A spouse can give to MANY compliments? :scratchhead: I respectfully disagree. One is married to another for ideally a lifetime, why not feed and shower them with compliments, especially if the receiving spouses love language is "talk/acts of service?".....giving regular compliments to one IS an ACT of service...


----------



## clipclop2

Yes a spouse can give too many compliments.

Do you feed and shower your spouse with them?


----------



## richardsharpe

Good evening over20
At least for me its a different sort of effect. When your partner says something nice, especially if you have been together a long time it means something very special and important.

If a stranger tosses you a compliment it provides a quick but short lasting thrill. A chocolate, rather than a meal. 

It helps support that feeling that you are with your partner because you WANT to be with them, not have any creeping doubt that maybe no one else would have you. (I think in an ideal relationship, each partner feels that they have their pick of a huge number of people - but have chosen the person they are with). 



over20 said:


> I see your point Richard, and I have to say you are always sooo polite and friendly with your greetings
> 
> On the flip side though, I find my husbands compliments to mean MORE to me because he also knows of my flaws. The stranger doesn't.


----------



## over20

clipclop2 said:


> Yes a spouse can give too many compliments.
> 
> Do you feed and shower your spouse with them?


Yes, I do!  I tell him how proud I am of him for providing for me and our children. I tell him how good looking he is as an older man and that I still find him sexy...(i.e. nice arzz, sexy eyes, great shoulders). I thank him for remaining sexually pure in a very tempting profession. I tell him how smart he is for knowing how to fix our cars and home on top of knowing medicine.....

I adore him and never want him to be starved for affection or words of praise....


In turn he thanks me for being his "number one fan and blonde angel"


----------



## treyvion

over20 said:


> I see your point Richard, and I have to say you are always sooo polite and friendly with your greetings
> 
> On the flip side though, I find my husbands compliments to mean MORE to me because he also knows of my flaws. The stranger doesn't.

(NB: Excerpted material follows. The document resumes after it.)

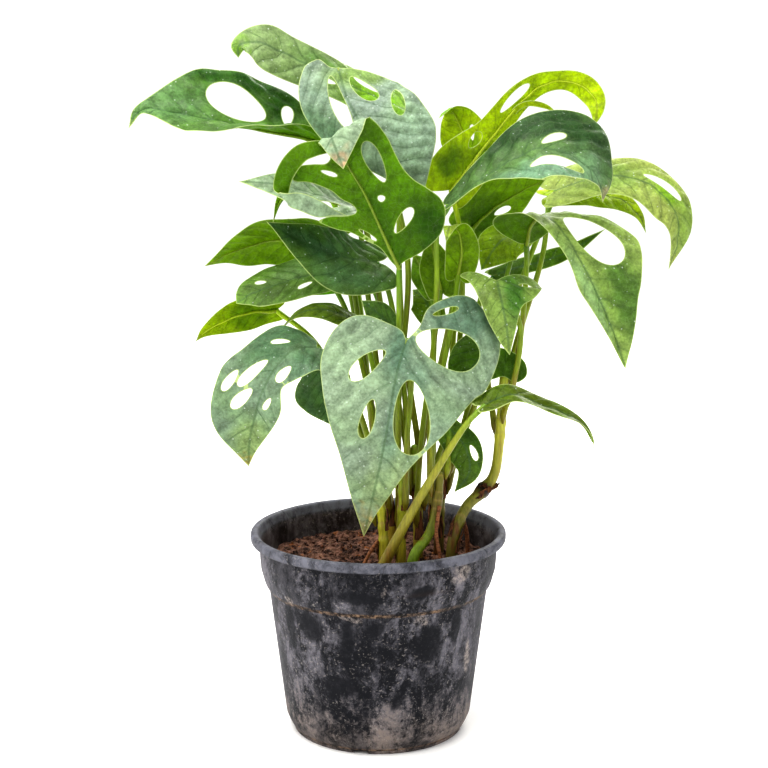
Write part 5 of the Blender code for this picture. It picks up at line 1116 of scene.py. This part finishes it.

You are the right kind of wife. You know in a bar environment people are going to be hit on, it means no big deal and they will do it to the next woman if you weren't there. Your husbands remarks and actions carry much more weight, when like your seeing to some in the world, the strangers remarks and actions carry much more weight and power.


----------



## over20

treyvion said:


> You are the right kind of wife. You know in a bar environment people are going to be hit on, it means no big deal and they will do it to the next woman if you weren't there. Your husbands remarks and actions carry much more weight, when like your seeing to some in the world, the strangers remarks and actions carry much more weight and power.


Exactly....to my husband I am "the" one in a million...to other men I am one "of" a million.


----------



## lifeistooshort

richardsharpe said:


> Good evening over20
> At least for me its a different sort of effect. When your partner says something nice, especially if you have been together a long time it means something very special and important.
> 
> If a stranger tosses you a compliment it provides a quick but short lasting thrill. A chocolate, rather than a meal.
> 
> It helps support that feeling that you are with your partner because you WANT to be with them, not have any creeping doubt that maybe no one else would have you. (I think in an ideal relationship, each partner feels that they have their pick of a huge number of people - but have chosen the person they are with).


Well we need regular meals to be in optimal health. But what kind of life would we have without a little chocolate? Now if you're eating chocolate all the time that not good for you but a little here and there is lovely.


----------



## treyvion

over20 said:


> Exactly....to my husband I am "the" one in a million...to other men I am one "of" a million.


They don't have easy access to you, the hubs does. Also you don't blindly trust them or their motives or intentions, because they are NOT your man. I know the mindset.


----------



## over20

treyvion said:


> They don't have easy access to you, the hubs does. Also you don't blindly trust them or their motives or intentions, because they are NOT your man. I know the mindset.


:iagree:


I think that's how it's suppose to be though.


----------



## over20

lifeistooshort said:


> Well we need regular meals to be in optimal health. But what kind of life would we have without a little chocolate? Now if you're eating chocolate all the time that not good for you but a little here and there is lovely.


I think the difference is between SEEKING chocolate or CHOCOLATE seeking you.........the latter, one can not help.


----------



## treyvion

over20 said:


> :iagree:
> 
> 
> I think that's how it's suppose to be though.


Well we know from TAM that there are a lot of situations, and sometimes the situation our spouse desired was not something e would have signed up for.

IE: the husband or wife may have been a literal manniguan stand-in to their life. Not your life, their life. So all that damage and bumps you should have been gracious to accept.

My preferred relationship format is more of your style.


----------



## clipclop2

by comparison it doesn't seem like your husband is showering you with the same sort of compliments. his compliments to you are to say thank you for making him feel good.
_Posted via Mobile Device_


----------



## over20

clipclop2 said:


> by comparison it doesn't seem like your husband is showering you with the same sort of compliments. his compliments to you are to say thank you for making him feel good.
> _Posted via Mobile Device_


:scratchhead: I don't understand? Do you really, want to know how else he compliments me?. I only shared a few examples for arguments sake.


----------



## clipclop2

No, it is ok. The comparison incompliments just seemed curious but it doesn't really matter if you are happy.


----------



## Good Guy

A waiter complimenting a woman is like a prostitute telling a man he's the best lover in the world.


----------